Buraku Discrimination

Ishikawa, along with an estimated six million other Japanese, is of Buraku origin. Buraku people are a social minority, ethnically and linguistically indistinguishable from other Japanese.

The Buraku Issue

Buraku people are a Japanese social minority group, ethnically and linguistically indistinguishable from other Japanese people. They face discrimination in Japan because of an association with work once considered impure, such as butchering animals or tanning leather. In particular, they often have trouble finding marriage partners or employment.


Brief Historical Context

During the Tokugawa feudal period (1603-1867), what is now called ‘Buraku discrimination’ was officially structured in a caste system that dominated society at that time. This system formalized a division of labor that associated people with their jobs, and society was stratified into four primary castes: warriors, farmers, artisans, and merchants, with a portion of the population falling outside of this basic caste structure. These outcasts held jobs that the rest of the population refused (frequently on the grounds of ritual and religious impurity) such as working in slaughterhouses, tanning leather, and performing executions. Furthermore, their social habits – their clothing, where they could walk, to whom they could speak, where they could live – were all regulated by various laws in a way that set outcastes apart from the rest of the population. Some historians trace a preceding informal version of this system, which provided a basis for treating different kinds of people differently in social settings, back to the Heian period (794-1185).


Modern Forms of Discrimination

The Tokugawa feudal system set the grounds for how Buraku discrimination functions in modern-day Japan, but does not fully explain the current manifestations of discrimination. Those facing discrimination are not limited to descendants of Tokugawa outcastes. The original meaning of the word Buraku is ‘neighborhood’ or ‘community,’ but it has become shorthand for tokushu buraku, or ‘special communities,’ a euphemistic designation for the neighborhoods in which descendants of outcasts have historically lived. While these neighborhoods were relatively stable during the Tokugawa period, after the Meiji Restoration (1868), populations became more mobile, with events such as earthquakes, wars, and economic growth leading, over the next century, to the massive relocation of people throughout Japan. As a result, people who were not descendants of outcasts moved into neighborhoods formerly designated as outcast, and boundaries of these neighborhoods shifted. Despite these changes, these Buraku neighborhoods are still known, tracked formally in governmental registers and informally in daily conversations that people have about their own neighborhoods and hometowns.

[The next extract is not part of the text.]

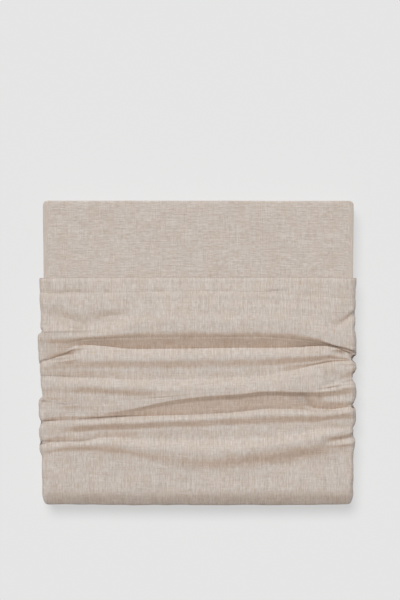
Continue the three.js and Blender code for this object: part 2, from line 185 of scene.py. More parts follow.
FOLD_LINES = (
    FoldLine(
        "hem edge",
        y=(85, 85.4, 85.8, 86, 86, 86.1, 86, 86, 86, 86, 85.9, 85.6, 85),
        rise=(0.4,) * 13,
        steps=4, start=0.0, end=0.6,
    ),
    FoldLine(
        "hem crown",
        y=(81, 81.5, 82, 82, 82, 82, 82, 82, 82, 82, 82, 81.5, 81),
        rise=(1.3, 1.4, 1.6, 1.7, 1.8, 1.8, 1.8, 1.8, 1.8, 1.8, 1.7, 1.5, 1.3),
        steps=9, end=0.15,
    ),
    FoldLine(
        "hem stitching",
        y=(69.7, 68.5, 69, 69.7, 70.3, 70.8, 71.4, 70.8, 69.7, 67.4, 65, 64, 62.8),
        rise=(1.2, 1.4, 2, 2.7, 3.1, 3.4, 3.4, 3.4, 3.4, 3.1, 2.6, 2, 1.3),
        steps=6, start=0.1, end=0.5,
    ),
    FoldLine(
        "band under the stitching",
        y=(62, 61, 61.5, 62, 62.5, 63, 63.5, 63, 62, 60, 57.5, 56.5, 55.5),
        rise=(2, 2.4, 3, 3.9, 4.4, 4.8, 4.8, 4.8, 4.7, 4.3, 3.8, 3, 2.1),
        steps=10,
    ),
    FoldLine(
        "first slope",
        y=(50, 46, 43, 43, 46, 48, 50, 50, 50, 49, 47, 46, 44),
        rise=(2.6, 3.2, 4, 5.2, 6.2, 6.7, 6.8, 6.8, 6.8, 6.3, 5.5, 4.4, 3),
        steps=16, end=0.45,
    ),
    FoldLine(
        "turned edge over the first crest",
        y=(24.2, 24.4, 24.6, 25.6, 28.5, 31, 31.5, 31.5, 31.5, 28.5, 23, 15, 9),
        rise=(4.1, 5.8, 7.6, 8.7, 9.3, 9.3, 9.3, 9.3, 9.3, 9, 8.6, 7.7, 4.9),
        steps=6, start=0.3, end=0.5,
        tuck=(1.2, 1.1, 1.0, 0.4, 0, 0, 0, 0, 0, 0, 0, 0, 0),
    ),
    FoldLine(
        "first crest",
        y=(17.9, 19.1, 20.2, 21.4, 23.9, 25.5, 25.5, 25.5, 25.5, 22.5, 17.5, 10.4, 4.5),
        rise=(4.6, 6.2, 7.8, 8.8, 9.4, 9.4, 9.4, 9.4, 9.4, 9.1, 8.7, 7.8, 5),
        steps=9, start=0.8, end=0.0,
    ),
    FoldLine(
        "under the first crest",
        y=(11, 10.5, 14.4, 15.6, 17, 17.6, 17.6, 17.8, 17.6, 14.7, 12, 8.3, 1.8),
        rise=(3.1, 3.2, 4.3, 5.8, 6.5, 6.5, 6.5, 6.5, 6.4, 5.6, 5.2, 4.3, 2.9),
        steps=12, start=0.1, end=0.0,
    ),
    FoldLine(
        "first valley",
        y=(-9.6, -2.6, 8.2, 7.2, 4.1, 4.1, 4.7, 5.3, 5.3, 5.9, 7, 6.3, -1.6),
        rise=(0.5, 0.6, 0.9, 0.8, 0.5, 0.4, 0.4, 0.4, 0.4, 0.4, 0.4, 0.3, 0.3),
        steps=11, start=0.0, end=0.7,
        tuck=(0.7, 0.5, 0.7, 0.9, 0.8, 0.7, 0.7, 0.7, 0.7, 0.9, 1.2, 1.3, 1.2),
    ),
    FoldLine(
        "second crest",
        y=(-15.4, -8.5, -8, -8, -7.5, -7.5, -6.5, -6.2, -5, -3.6, -2.6, -1.8, -6.8),
        rise=(3.2, 5, 5.8, 6.2, 6.4, 6.4, 6.4, 6.2, 6.2, 5.8, 5, 4, 1.6),
        steps=10, start=0.3, end=0.3,
    ),
    FoldLine(
        "second slope",
        y=(-21, -20, -19.5, -19.5, -19.5, -19.5, -19.5, -18, -16.5, -13, -11, -8, -9),
        rise=(2.4, 2.9, 3.3, 3.4, 3.4, 3.3, 3.2, 3.3, 3.2, 2.5, 1.8, 1.2, 0.8),
        steps=8, start=0.3, end=0.2,
    ),
    FoldLine(
        "second valley",
        y=(-26.3, -28, -28.6, -29.6, -31, -31, -30, -28, -25.5, -19.4, -14.6, -11.6, -10.2),
        rise=(2, 2.2, 2.4, 2.4, 2.4, 2.4, 2.5, 2.7, 2.8, 1.8, 1, 0.6, 0.5),
        steps=10, start=0.0, end=0.6,
        tuck=(0.6, 0.9, 1, 0.9, 0.4, 0, 0, 0, 0, 0.8, 1.4, 1.6, 1.4),
    ),
    FoldLine(
        "third crest",
        y=(-38.4, -38, -37.5, -39, -40.7, -43, -41.9, -40.5, -37.5, -29.2, -25.8, -21.2, -18.9),
        rise=(3.2, 5.4, 7.4, 8.2, 8.8, 8.6, 9, 9.3, 9.2, 8.6, 7.6, 6.2, 4.4),
        steps=8, end=0.3,
    ),
    FoldLine(
        "third crease",
        y=(-50.4, -48.6, -48, -48.6, -51, -49.8, -46, -43.4, -40.2, -37.6, -38, -36, -32),
        rise=(0.9, 3.8, 4.6, 5.4, 6.2, 8, 9.2, 9.5, 9.4, 9.6, 8.8, 4.4, 0.8),
        steps=6, start=0.3,
    ),
    FoldLine(
        "turned corner of the third fold",
        y=(-53.6, -57.6, -60.3, -61, -55.5, -52, -48.3, -45.4, -42, -41.2, -41.6, -39.6, -36),
        rise=(1.4, 3.6, 4.4, 5.0, 6.0, 7.4, 9.1, 9.4, 9.4, 9.6, 8.9, 6.2, 3),
        steps=6, start=0.3,
        tuck=(1.4, 1.1, 0.8, 0.2, 0, 0, 0, 0, 0, 0, 0, 0, 0),
    ),
    FoldLine(
        "third brink",
        y=(-68.3, -67.5, -67.5, -68.4, -64, -56.5, -50, -47, -43.7, -44.6, -44.8, -42.8, -39.6),
        rise=(3.6, 3.9, 4.2, 4.6, 5.8, 7, 9, 9.3, 9.4, 9.6, 8.8, 7.2, 4.6),
        steps=7, start=0.15, end=0.0,
    ),
    FoldLine(
        "third floor",
        y=(-75.2, -73, -73, -72.8, -68.6, -61.8, -55.6, -52.6, -49.2, -50, -50.4, -50, -47),
        rise=(3.1, 3.4, 3.5, 3.4, 3, 3.5, 5, 5.1, 5.1, 5.1, 4.9, 3.4, 1.8),
        steps=10, start=0.0, end=0.0,
    ),
    FoldLine(
        "third valley",
        y=(-79.2, -77.5, -76.6, -75.4, -74, -72.8, -71.4, -68.6, -65, -65.6, -66.4, -65.6, -62.6),
        rise=(2.4, 2.8, 2.8, 2.4, 0.6, 0.3, 0.3, 0.3, 0.3, 0.3, 0.3, 0.3, 0.3),
        steps=7, start=0.0, end=0.75,
        tuck=(1, 1.1, 1.2, 1.5, 1.4, 1.2, 1, 1, 1, 1, 1, 1, 1.1),
    ),
    FoldLine(
        "fourth crest",
        y=(-85, -82, -82, -80.5, -80, -78, -76, -73.4, -71, -70.8, -71.4, -71, -68),
        rise=(3.8, 5.2, 7, 7.2, 6.8, 6.3, 6.1, 6, 6, 6, 5.6, 5, 4.2),
        steps=10, start=0.3, end=0.3,
    ),
    FoldLine(
        "fourth slope",
        y=(-97, -94, -92, -90, -89.5, -87.5, -86, -84, -83.5, -81.5, -81, -78, -77),
        rise=(2.4, 3.2, 3.3, 3.2, 3, 2.8, 2.7, 2.7, 2.8, 2.7, 2.4, 2.4, 1.6),
        steps=9, start=0.3, end=0.2,
    ),
    FoldLine(
        "fourth valley",
        y=(-104, -102, -102, -97.8, -98.6, -99.5, -98.5, -98, -96.5, -92.5, -88.5, -86, -87),
        rise=(1.6, 2.2, 2.4, 2, 1.6, 1.8, 1.9, 2, 2, 1.9, 1.6, 1.7, 1),
        steps=14, start=0.3, end=0.5,
        tuck=(0.8, 1, 1, 0.8, 0.3, 0, 0, 0, 0, 0, 0.2, 0.5, 0.8),
    ),
    FoldLine(
        "fifth crest",
        y=(-109.7, -106.4, -105, -104.6, -107.5, -111.5, -114, -112.5, -108, -103.5, -99, -94.5, -93),
        rise=(3, 4.6, 5.6, 6, 6.4, 6.2, 7, 8, 8.3, 8.4, 7.8, 6, 3.4),
        steps=16, start=0.45, end=0.5,
    ),
    FoldLine(
        "fifth foot",
        y=(-118, -115, -115, -117, -123, -132, -140, -138.6, -134, -129, -125, -120, -115),
        rise=(1.4, 2.4, 2.6, 2.8, 2.8, 2.8, 2.2, 1.7, 1.4, 1.3, 1.3, 1.2, 0.8),
        steps=14, start=0.0, end=0.0,
    ),
    FoldLine(
        "edge roll",
        y=(-157.0,) * 13,
        rise=(0.5, 0.7, 0.9, 1.1, 1.3, 1.3, 1.3, 1.3, 1.3, 1.2, 1.1, 0.9, 0.6),
        steps=1,
    ),
)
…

Present-day Buraku discrimination is primarily based on whether a person lives in a Buraku neighborhood, or whether her or his parents are from such a neighborhood. This means that it is possible for people with no connection to the Tokugawa outcaste status to be labeled as Buraku and face anti-Buraku discrimination. It is even possible for a family to unknowingly move into an historically Buraku neighborhood and, unbeknownst to them, become Buraku. The stigmatized category of Buraku, which is based first and foremost on an individual’s family lineage and occupation, has come also to depend on one’s family address.

The largest Buraku political organization, the Buraku Liberation League (BLL), estimates that there are over 6 million Buraku people nation-wide. The BLL produces annual reports that track the hundreds of cases of discrimination that happen throughout Japan every year, cases which include harassment and refusal of marriage or employment. The political movement’s efforts have resulted in great improvements in the quality of life in Buraku neighborhoods, the elimination of physical violence against Buraku people, and a continuing reduction in other forms of discrimination as well. However, anti-Buraku prejudice is still prevalent throughout the country, and discrimination remains a key issue.

The United Nations recognizes Buraku discrimination as an ongoing problem. In 2003, due to the work of the BLL and partner organizations in other parts of Asia, the UN reaffirmed that discrimination based on work and descent is a form of discrimination prohibited by international human rights law. There are currently two independent special rapporteurs researching the causes of and ways to address this form of discrimination around the world. Similarly, the UN Special Rapporteur on racism, racial discrimination, xenophobia and related forms of intolerance, Doudou Diene, has included recommendations for the elimination of Buraku discrimination in his recent report to the Japanese government.